Blue Capsule Starts Construction of ELISE High-Temperature Sodium Test Loop
Blue Capsule has begun building ELISE, a nine-metre-high full-scale sodium test loop in Peyrolles-en-Provence designed to test sodium up to 750°C for its high-temperature reactor program.

Blue Capsule Technology has started construction of ELISE, a full-size, full-scale high-temperature sodium test loop at Peyrolles-en-Provence that the company says will reach temperatures up to 750°C and stand nine metres high when complete. The installation is intended to replicate the operating conditions Blue Capsule expects for its sodium-cooled high-temperature reactor and to run experimental campaigns that will inform its reactor development roadmap.
Domnin Erard, Technical Director at Blue Capsule, described the facility’s technical aims: “ELISE will replicate the conditions of the Blue Capsule high‑temperature reactor (HTR), with temperatures reaching 750°C. This full‑size installation will stand at nine metres high when completed, and provide valuable data on thermo‑hydraulics and the natural circulation of liquid sodium at high temperatures.”
Edouard Hourcade, President of Blue Capsule, framed ELISE as both a company milestone and a shared sector resource, saying the facility would be the “first of its kind” in France and “will be opened to other players in the field, either institutional or commercial ... it is important that the broader nuclear energy sector can benefit from ELISE. But it's also a milestone for our company and a sign of steady progress”.
Blue Capsule’s public material describes the reactor concept as a sodium-cooled HTR aimed at industrial heat and steam delivery, stating in LinkedIn copy: “Because our reactor is a sodium-cooled high temperature reactor (HTR), that aims to produce industrial heat to 700°C, and steam to 650°C. … ELISE will let us examine in detail the merits of sodium coolant at high [...]” The company also posted in French that “… ELISE nous permettra d’étudier en détail les avantages du sodium comme fluide caloporteur à haute température, en circulation naturelle et à pression atmosphérique,” indicating tests of natural circulation at atmospheric pressure.
Blue Capsule named CSTI Groupe as a construction collaborator for ELISE and described the facility as the “first installation on the company’s development roadmap” that is “set to run for several years.” The company plans to follow ELISE with a proof-of-concept sodium loop and a non-nuclear prototype by 2030. Blue Capsule’s marketing positions the reactor as “Europe's only tri-vector energy solution at high temperatures” and lists target industrial users including ammonia, soda ash, steelmakers, cement, alumina production and hydrogen producers using high-temperature electrolysis (SOEC).

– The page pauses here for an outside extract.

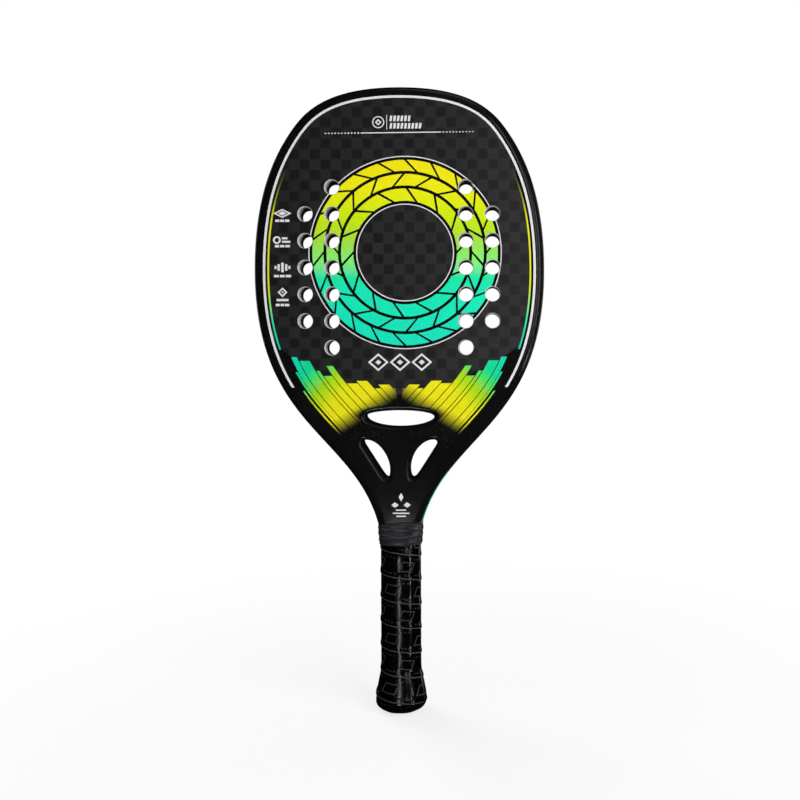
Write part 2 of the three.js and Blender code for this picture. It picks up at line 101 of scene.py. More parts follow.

Key technical and program questions remain. The quoted 750°C test temperature differs from the company’s stated reactor aims of 700°C heat and 650°C steam; Blue Capsule has not yet clarified whether 750°C is a test-envelope maximum or applies to specific loop locations. The company has not published a construction completion or commissioning schedule, the contractual scope of CSTI Groupe’s work, project funding or budget figures, regulatory and permitting arrangements for sodium handling at Peyrolles-en-Provence, or detailed sodium safety and containment measures.
Blue Capsule announced the start of ELISE construction on 18 February 2026; the company’s statements and linked training activity at CEA Cadarache and INSTN signal a coordinated technical and personnel readiness effort as the program moves into multi-year test campaigns.